**What this task involves**.
Starting at the line that contains "for (const [name, side]" and stopping at the line that contains "bpy.context.scene.collection.objects.link(empty)", repeat every line exactly, the two end lines included, and nothing else.

**Given data**.
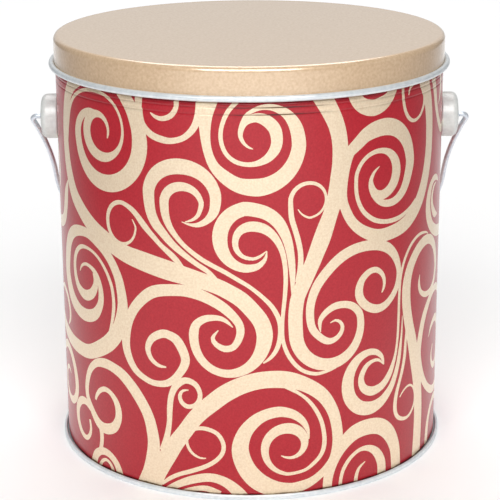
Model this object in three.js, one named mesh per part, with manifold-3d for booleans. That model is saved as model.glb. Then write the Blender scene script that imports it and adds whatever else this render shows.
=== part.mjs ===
// A lidded round tin for popcorn, with a slip lid, two ears and a wire bail that hangs behind it.
// Millimetres, +Z up. The origin is the centre of the foot, and the front faces -Y.

import * as THREE from 'three';
import { mergeVertices } from 'three/addons/utils/BufferGeometryUtils.js';
import Module from 'manifold-3d';

const wasm = await Module();
wasm.setup();

// Driving dimensions
const WALL_RADIUS = 83.0;
const TOTAL_HEIGHT = 180.2;
const GAP = 0.3; // clearance kept between pieces that touch
const AROUND = 96; // facets around every ring that shares the tin's axis

// Wall
const NECK_RADIUS = 82.2; // the part of the wall that the lid covers
const SKIRT_THICKNESS = 0.7; // the wall's lower edge, held in the foot seam
const SHOULDER_HEIGHT = 166.4; // where the wall steps in under the lid
const SHOULDER_EDGE = 0.4;
const GROOVE_HEIGHTS = [161.4, 164.2]; // two rolled lines below the lid
const GROOVE_DEPTH = 0.3;
const GROOVE_HALF_WIDTH = 0.6;

// Foot, which is the bottom end with its seam
const SEAM_RADIUS = 84.94;
const SEAM_HEIGHT = 2.1;
const SEAM_ROUND = 0.5;
const SEAM_LIP_INNER = 83.6;
const SEAM_FLOOR = 0.9; // bottom of the crevice between the seam's lip and the wall
const COUNTERSINK_OUTER = 82.0;
const COUNTERSINK_INNER = 81.3;
const PANEL_UNDERSIDE = 3.1;
const PANEL_TOP = 3.9;

// Lid
const LID_RADIUS = 83.47;
const LID_THICKNESS = 1.0;
const LID_SHOULDER = 2.2;
const CURL_RADIUS = 1.25; // of the rolled edge's own section
const CURL_OUTER = 85.77;
const CURL_HEIGHT = 168.0;
const CURL_STEPS = 9;
const ARC_STEPS = 4; // in the rounded shoulders of the lid and the ears
const ROUND_STEPS = 2; // in each quarter turn of the seam's small rounds

// Ears, which are pressed round cups
const EAR_HEIGHT = 143.05;
const EAR_RADIUS = 9.65;
const EAR_FACE = 90.2; // distance of the outer face from the tin's axis
const EAR_THICKNESS = 0.8;
const EAR_CORNER = 2.6;
const EAR_DOME = 0.35;
const EAR_HOLE_RADIUS = 1.6;
const EAR_FACETS = 36;
const EAR_OVERREACH = 3; // how far the cup runs into the wall before it is trimmed to it

// Bail
const WIRE_RADIUS = 1.15;
const WIRE_SIDES = 12;
const KNEE_RADIUS = 2.3;
const BOW_RADIUS = 88.0;
const BOW_CENTRE = 44.0; // distance of the bow's centre from the pivots
const LEG_RADIUS = 142.0; // the legs flare out towards the ears on this radius
const KNEE_END = 2.97; // distance from the pivots at which the knee meets the leg
const HEAD_RADIUS = 2.4;
const HEAD_THICKNESS = 1.2;
const HEAD_INSET = 0.7; // between the cup's inner face and the head
const BAIL_REST_GAP = 0.4; // between the hanging bail and the wall

// Steps along each half of the bail's wire
const PIVOT_STEPS = 1;
const KNEE_STEPS = 9;
const LEG_STEPS = 6;
const BOW_STEPS = 22;
const HALF_STEPS = PIVOT_STEPS + KNEE_STEPS + LEG_STEPS + BOW_STEPS;

const MERGE_DISTANCE = 1e-4;

const solidFrom = (geometry) => {
  for (const name of ['normal', 'uv']) geometry.deleteAttribute(name);
  const merged = mergeVertices(geometry, MERGE_DISTANCE);
  const vertProperties = new Float32Array(merged.attributes.position.array);
  const triVerts = new Uint32Array(merged.index.array);
  return new wasm.Manifold(new wasm.Mesh({ numProp: 3, vertProperties, triVerts }));
};

const geometryFrom = (solid) => {
  const { vertProperties, triVerts } = solid.getMesh();
  const geometry = new THREE.BufferGeometry();
  geometry.setAttribute('position', new THREE.BufferAttribute(vertProperties, 3));
  geometry.setIndex(new THREE.BufferAttribute(triVerts, 1));
  geometry.computeVertexNormals();
  return geometry;
};

const point = (radius, height) => new THREE.Vector2(radius, height);

// Points of an arc in a profile, angles in degrees from the outward direction
const arc = (radius, height, size, from, to, steps) => {
  const points = [];
  for (let i = 0; i <= steps; i += 1) {
    const angle = THREE.MathUtils.degToRad(from + ((to - from) * i) / steps);
    points.push(point(radius + size * Math.cos(angle), height + size * Math.sin(angle)));
  }
  return points;
};

// A profile turned round the tin's axis
const turned = (profile, facets = AROUND) => {
  const geometry = new THREE.LatheGeometry(profile, facets);
  geometry.rotateX(Math.PI / 2);
  return geometry;
};

const metal = (color, roughness, metalness) =>
  new THREE.MeshStandardMaterial({ color, roughness, metalness });
const redPrint = metal(0xbe4049, 0.35, 0.2);
const goldLacquer = metal(0xe0c59d, 0.35, 0.7);
const bareTin = metal(0xd7d8d8, 0.25, 0.9);
const earMetal = metal(0xdededa, 0.4, 0.8);
const zincWire = metal(0xcfd4d8, 0.3, 0.9);

const groove = (height) => [
  point(WALL_RADIUS, height - GROOVE_HALF_WIDTH),
  point(WALL_RADIUS - GROOVE_DEPTH, height),
  point(WALL_RADIUS, height + GROOVE_HALF_WIDTH),
];

const wallGeometry = () =>
  turned([
    point(0, PANEL_TOP + GAP),
    point(WALL_RADIUS - SKIRT_THICKNESS, PANEL_TOP + GAP),
    point(WALL_RADIUS - SKIRT_THICKNESS, SEAM_FLOOR + GAP),
    point(WALL_RADIUS, SEAM_FLOOR + GAP),
    ...GROOVE_HEIGHTS.flatMap(groove),
    point(WALL_RADIUS, SHOULDER_HEIGHT - SHOULDER_EDGE),
    point(NECK_RADIUS, SHOULDER_HEIGHT),
    point(NECK_RADIUS, TOTAL_HEIGHT - LID_THICKNESS - GAP),
    point(0, TOTAL_HEIGHT - LID_THICKNESS - GAP),
  ]);

const footGeometry = () => {
  const lipMiddle = (SEAM_LIP_INNER + SEAM_RADIUS) / 2;
  const lipRound = (SEAM_RADIUS - SEAM_LIP_INNER) / 2;
  return turned([
    point(0, PANEL_UNDERSIDE),
    ...arc(COUNTERSINK_INNER - SEAM_ROUND, PANEL_UNDERSIDE - SEAM_ROUND, SEAM_ROUND, 90, 0, ROUND_STEPS),
    ...arc(COUNTERSINK_INNER + SEAM_ROUND, SEAM_ROUND, SEAM_ROUND, 180, 270, ROUND_STEPS),
    ...arc(SEAM_RADIUS - SEAM_ROUND, SEAM_ROUND, SEAM_ROUND, -90, 0, ROUND_STEPS),
    ...arc(lipMiddle, SEAM_HEIGHT - lipRound, lipRound, 0, 180, 2 * ROUND_STEPS),
    point(SEAM_LIP_INNER, SEAM_FLOOR),
    point(COUNTERSINK_OUTER, SEAM_FLOOR),
    point(COUNTERSINK_OUTER, PANEL_TOP),
    point(0, PANEL_TOP),
  ]);
};

const lidGeometry = () => {
  const inner = NECK_RADIUS + GAP;
  const curlCentre = CURL_OUTER - CURL_RADIUS;
  const top = TOTAL_HEIGHT;
  // The rolled edge starts where it meets the skirt's outer face, and ends as far in under the skirt
  const meets = THREE.MathUtils.radToDeg(Math.acos((LID_RADIUS - curlCentre) / CURL_RADIUS));
  const curl = arc(curlCentre, CURL_HEIGHT, CURL_RADIUS, -meets, meets, CURL_STEPS);
  return turned([
    point(0, top - LID_THICKNESS),
    point(inner, top - LID_THICKNESS),
    point(inner, curl[0].y),
    ...curl,
    ...arc(LID_RADIUS - LID_SHOULDER, top - LID_SHOULDER, LID_SHOULDER, 0, 90, ARC_STEPS),
    point(0, top),
  ]);
};

// A cup with its axis along +Y and the tin's axis WALL_RADIUS below its origin, trimmed to the wall
const earGeometry = () => {
  const face = EAR_FACE - WALL_RADIUS;
  const inside = EAR_RADIUS - EAR_THICKNESS;
  const flat = face - EAR_DOME; // height at which the domed face meets the rounded corner
  const profile = [
    point(EAR_HOLE_RADIUS, face - EAR_THICKNESS),
    point(inside - EAR_CORNER, flat - EAR_THICKNESS),
    point(inside, flat - EAR_CORNER),
    point(inside, -EAR_OVERREACH),
    point(EAR_RADIUS, -EAR_OVERREACH),
    ...arc(EAR_RADIUS - EAR_CORNER, flat - EAR_CORNER, EAR_CORNER, 0, 90, ARC_STEPS),
    point(EAR_HOLE_RADIUS, face),
    point(EAR_HOLE_RADIUS, face - EAR_THICKNESS),
  ];
  const cup = solidFrom(new THREE.LatheGeometry(profile, EAR_FACETS));
  const trimRadius = WALL_RADIUS + GAP;
  const wall = new THREE.CylinderGeometry(trimRadius, trimRadius, TOTAL_HEIGHT, AROUND);
  wall.rotateX(Math.PI / 2);
  wall.translate(0, -WALL_RADIUS, 0);
  return geometryFrom(cup.subtract(solidFrom(wall)));
};

// The wire's centre line in the bail's own plane: pivots along X at y = 0, bow towards +Y
class BailLine extends THREE.Curve {
  constructor(headX) {
    super();
    const flare = LEG_RADIUS - Math.sqrt(LEG_RADIUS ** 2 - (BOW_CENTRE - KNEE_END) ** 2);
    this.legTurn = Math.asin((BOW_CENTRE - KNEE_END) / LEG_RADIUS);
    this.kneeTurn = Math.PI / 2 + this.legTurn;
    this.kneeX = BOW_RADIUS + flare - KNEE_RADIUS * Math.sin(this.kneeTurn);
    this.headX = headX;
  }

  // A point of the right half, by its number of steps from the pivot's inner end
  halfPoint(step) {
    const afterPivot = step - PIVOT_STEPS;
    const afterKnee = afterPivot - KNEE_STEPS;
    const afterLeg = afterKnee - LEG_STEPS;
    if (afterPivot <= 0) {
      return point(this.headX + ((this.kneeX - this.headX) * step) / PIVOT_STEPS, 0);
    }
    if (afterKnee <= 0) {
      const turn = (this.kneeTurn * afterPivot) / KNEE_STEPS;
      return point(this.kneeX + KNEE_RADIUS * Math.sin(turn), KNEE_RADIUS * (1 - Math.cos(turn)));
    }
    if (afterLeg <= 0) {
      const turn = this.legTurn * (1 - afterKnee / LEG_STEPS);
      const legX = BOW_RADIUS + LEG_RADIUS * (1 - Math.cos(turn));
      return point(legX, BOW_CENTRE - LEG_RADIUS * Math.sin(turn));
    }
    const turn = ((Math.PI / 2) * afterLeg) / BOW_STEPS;
    return point(BOW_RADIUS * Math.cos(turn), BOW_CENTRE + BOW_RADIUS * Math.sin(turn));
  }

  getPoint(t, target = new THREE.Vector3()) {
    const step = t * 2 * HALF_STEPS;
    const right = step <= HALF_STEPS;
    const { x, y } = this.halfPoint(right ? step : 2 * HALF_STEPS - step);
    return target.set(right ? x : -x, y, 0);
  }

  // Points are spread by steps and not by length, so the small knees get as many as they need
  getUtoTmapping(u) {
    return u;
  }
}

const bailGeometry = () => {
  const headX = EAR_FACE - EAR_THICKNESS - HEAD_INSET - HEAD_THICKNESS;
  const line = new BailLine(headX);
  const section = new THREE.Shape();
  section.absarc(0, 0, WIRE_RADIUS, 0, 2 * Math.PI);
  let bail = solidFrom(
    new THREE.ExtrudeGeometry(section, {
      steps: 2 * HALF_STEPS,
      curveSegments: WIRE_SIDES / 2,
      bevelEnabled: false,
      extrudePath: line,
    }),
  );
  for (const side of [-1, 1]) {
    const head = new THREE.CylinderGeometry(HEAD_RADIUS, HEAD_RADIUS, HEAD_THICKNESS, 2 * WIRE_SIDES);
    head.rotateZ(Math.PI / 2);
    head.translate(side * (headX + HEAD_THICKNESS / 2), 0, 0);
    bail = bail.add(solidFrom(head));
  }
  return geometryFrom(bail);
};

const named = (name, geometry, material) => {
  const mesh = new THREE.Mesh(geometry, material);
  mesh.name = name;
  return mesh;
};

const tin = new THREE.Group();
tin.add(named('wall', wallGeometry(), redPrint));
tin.add(named('foot', footGeometry(), bareTin));
tin.add(named('lid', lidGeometry(), goldLacquer));

for (const [name, side] of [['ear_left', -1], ['ear_right', 1]]) {
  const ear = named(name, earGeometry(), earMetal);
  ear.position.set(side * WALL_RADIUS, 0, EAR_HEIGHT);
  ear.rotation.z = (-side * Math.PI) / 2;
  tin.add(ear);
}

const hang = Math.acos((WALL_RADIUS + BAIL_REST_GAP + WIRE_RADIUS) / (BOW_CENTRE + BOW_RADIUS));
const swing = new THREE.Group();
swing.position.z = EAR_HEIGHT;
swing.rotation.x = -hang;
swing.add(named('bail', bailGeometry(), zincWire));
tin.add(swing);

export default tin;
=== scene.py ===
import math

import bmesh
import bpy
from mathutils import Matrix, Vector
from mathutils.geometry import delaunay_2d_cdt


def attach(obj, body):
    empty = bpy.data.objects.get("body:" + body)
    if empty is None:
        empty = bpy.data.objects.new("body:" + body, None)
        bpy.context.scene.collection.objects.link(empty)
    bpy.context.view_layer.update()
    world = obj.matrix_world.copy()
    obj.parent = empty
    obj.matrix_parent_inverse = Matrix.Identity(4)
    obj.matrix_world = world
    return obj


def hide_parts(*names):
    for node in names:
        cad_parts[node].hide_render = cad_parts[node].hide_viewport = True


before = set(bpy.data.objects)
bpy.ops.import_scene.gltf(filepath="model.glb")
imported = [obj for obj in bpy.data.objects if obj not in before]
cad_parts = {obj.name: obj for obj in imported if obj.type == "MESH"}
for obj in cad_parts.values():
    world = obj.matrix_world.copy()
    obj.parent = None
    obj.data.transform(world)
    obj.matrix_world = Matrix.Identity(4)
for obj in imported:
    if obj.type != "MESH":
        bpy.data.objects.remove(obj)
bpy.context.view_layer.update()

# Sizes in millimetres, as in the CAD
WALL_RADIUS = 83.0
TOTAL_HEIGHT = 180.2
NECK_RADIUS = 82.2
SHOULDER_HEIGHT = 166.4
SHOULDER_EDGE = 0.4
GROOVE_HEIGHTS = (161.4, 164.2)
GROOVE_DEPTH = 0.14
GROOVE_HALF_WIDTH = 0.6
SEAM_RADIUS = 84.94
SEAM_HEIGHT = 2.1
SEAM_LIP_INNER = 83.6
SEAM_FLOOR = 0.9
LID_RADIUS = 83.47
LID_SHOULDER = 2.2
CURL_RADIUS = 1.25
CURL_OUTER = 85.71
CURL_HEIGHT = 168.0
EAR_HEIGHT = 143.05
EAR_RADIUS = 9.65
EAR_FACE = 90.2
EAR_THICKNESS = 0.8
EAR_CORNER = 2.6
EAR_DOME = 0.35
EAR_HOLE_RADIUS = 1.6
WIRE_RADIUS = 1.13
KNEE_RADIUS = 2.3
BOW_RADIUS = 88.0
BOW_CENTRE = 44.0
LEG_RADIUS = 142.0
KNEE_END = 2.97
HEAD_RADIUS = 2.4
HEAD_THICKNESS = 1.2
HEAD_INSET = 0.7
BAIL_REST_GAP = 0.4

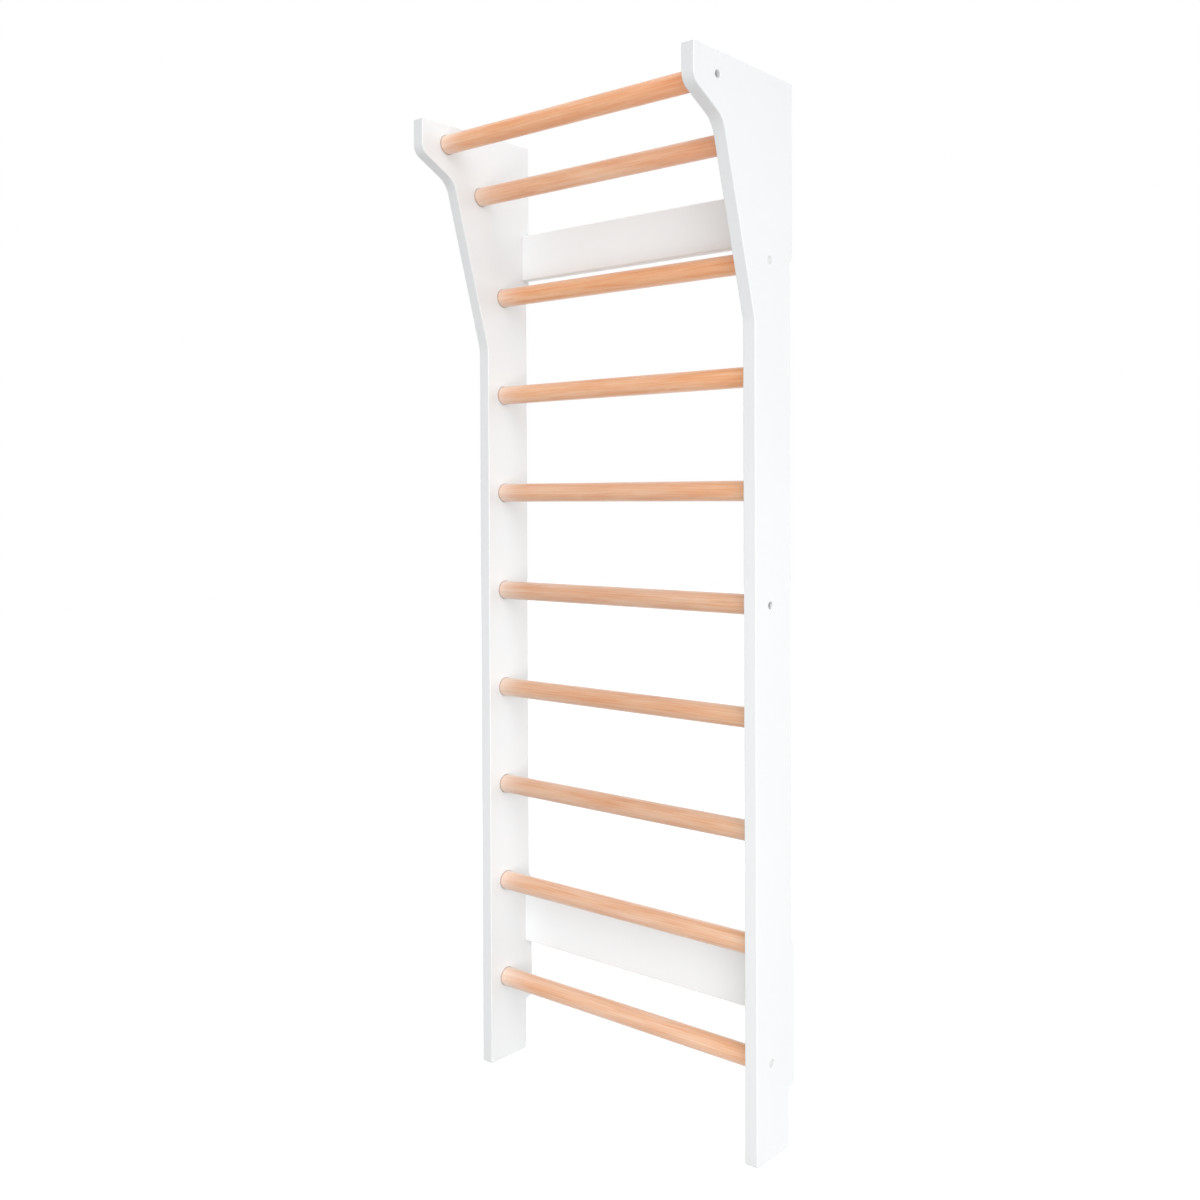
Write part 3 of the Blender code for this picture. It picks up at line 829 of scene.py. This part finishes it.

**Finished task**.
for (const [name, side] of [['ear_left', -1], ['ear_right', 1]]) {
  const ear = named(name, earGeometry(), earMetal);
  ear.position.set(side * WALL_RADIUS, 0, EAR_HEIGHT);
  ear.rotation.z = (-side * Math.PI) / 2;
  tin.add(ear);
}

const hang = Math.acos((WALL_RADIUS + BAIL_REST_GAP + WIRE_RADIUS) / (BOW_CENTRE + BOW_RADIUS));
const swing = new THREE.Group();
swing.position.z = EAR_HEIGHT;
swing.rotation.x = -hang;
swing.add(named('bail', bailGeometry(), zincWire));
tin.add(swing);

export default tin;
=== scene.py ===
import math

import bmesh
import bpy
from mathutils import Matrix, Vector
from mathutils.geometry import delaunay_2d_cdt


def attach(obj, body):
    empty = bpy.data.objects.get("body:" + body)
    if empty is None:
        empty = bpy.data.objects.new("body:" + body, None)
        bpy.context.scene.collection.objects.link(empty)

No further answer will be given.